Both at the White House and federal agencies, the Biden team has taken some positive steps to address these inequities that were exacerbated under Trump. The Biden campaign named racial equity a top priority early on, and the administration’s political appointments and early actions have been promising. As one example, the Biden EPA has opened $6 million annually in environmental justice grants to communities and small nonprofits. Combined with funding from the American Rescue Plan Act of 2021, the EPA Office of Environmental Justice now has more funding than it has ever been provided since its founding.
The Biden White House also has begun taking steps to center racial equity issues within scientific work in novel ways. The presidential memo on scientific integrity mentioned above asks agencies to consider equity dimensions of federal scientific integrity in ways that were absent from the Obama White House (i.e., the last significant White House effort on the topic). The memo directs science agencies to advance “the equitable delivery of policies, programs, and agency operations,” including considerations for “community engagement and inclusion in research.” Further, it tasks agencies with publicly providing federal data disaggregated by gender, race, ethnicity, age, income, and other demographic factors that support researchers in understanding the effects of policies and programs on equity and justice. Such equity-focused data sharing efforts can go a long way in identifying communities most in need of government services in the wake of Trump. Such efforts are especially needed now in light of the threats to the U.S. Census made under Trump that may undercount undocumented immigrants and other marginalized groups.
The open-ended nature of several of the equity charges in the memo gives science agencies the flexibility to think outside the box and grants them the cover to try novel approaches that challenge processes that have long led to inequitable distribution of government services at science agencies. At the same time, it will be crucial for the Biden administration to fully implement the aims of the presidential memo and other efforts to make meaningful gains in addressing inequities at federal science agencies.
Building Bolder: Reckoning with Systemic Inequities
Political leaders must not fool themselves into believing that longstanding inequities can be addressed with quick or even feasible policy fixes. Even an incredible set of minds working steadily for four or eight years could not even hope to address the vast historic inequities that have been perpetuated in science and policy throughout U.S. history. These problems are bigger than a provision of a scientific integrity policy or changes to a federal budget. The Biden administration must think bigger, and now is the moment to start.
Many across the country are awakening to the reality of racial injustice that has always been. This provides a key opportunity for the Biden administration to take bolder actions, try new ideas, and head into unfamiliar territory when it comes to federal science and policy. If federal leaders put the same people in the room, we will get the same answer.
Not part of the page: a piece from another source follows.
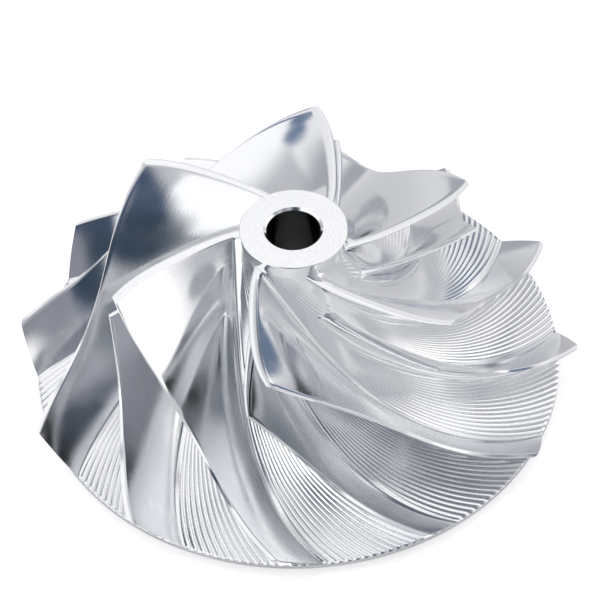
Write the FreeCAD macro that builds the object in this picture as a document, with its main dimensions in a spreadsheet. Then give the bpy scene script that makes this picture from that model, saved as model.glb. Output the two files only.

Instead, the Biden administration can lift new voices and listen to those who have never before had the opportunity to implement their ideas on a large scale.
The Biden administration has already begun to disrupt longstanding precedent about who gets to sit at the decision-making table. The nation’s science advisor has been elevated to the cabinet level for the first time in U.S. history. Notably, the administration has appointed experienced environmental justice leaders to high-level posts. Dr. Cecilia Martinez is an environmental justice leader who, for decades, has directed and advised science and environmental justice initiatives, from working with grassroots organizations to fight environmental pollution, to advising Senator Cory Booker’s environmental justice legislation. Dr. Martinez is now the senior director at the White House Council on Environmental Quality (CEQ). In March, the administration announced the formation of a White House Environmental Justice Advisory Council. The 26-member panel brings directly to the White House an unprecedented level of depth, breadth, and diversity of expertise on the science, policy, and community engagement elements of environmental justice.
Thus far, there is indication that the administration is serious about taking on bold new policies when it comes to addressing racial and economic inequities. One example is the Justice40 Initiative in the Biden executive order, Tackling the Climate Crisis at Home and Abroad. The order includes a bold proposal mandating that, government-wide, 40 percent of benefits from federal investments around climate and energy go directly to disadvantaged communities and provides a mechanism to track progress toward that goal. CEQ and other agencies must now implement a never-before-done idea, but the administration has put Dr. Martinez and other experts and community voices in place to do the job right.
These are the kind of new leadership and ideas needed across the government and issue areas when it comes to science and equity. The Biden administration must keep going, keep listening to communities, and keep utilizing experts to ensure that the nation thinks bigger and bolder about how to chip away at longstanding inequities in who is served by the government’s use of science.
Internationally renowned environmental justice leader and 24-year EPA veteran Mustafa Santiago Ali has talked about pivotal moments in his career when factors aligned, mobilization happened, and big, seemingly immovable entities were moved; and real changes toward justice were enacted. It seems that we are now on the cusp of such a moment when it comes to science in U.S. policy.
Science can serve everyone, but, in a world of inequities, this doesn’t happen unless the people insist on it, unless our leaders use every legal and policy tool possible to ensure that inequities in the broader world aren’t reflected in scientific work and in government. Federal leaders must consciously step away from policy models that have long perpetuated inequities and push against the temptation to do what is comfortable, familiar, and easier. Only then can the United States hope to work toward science and policy that serve the long underserved.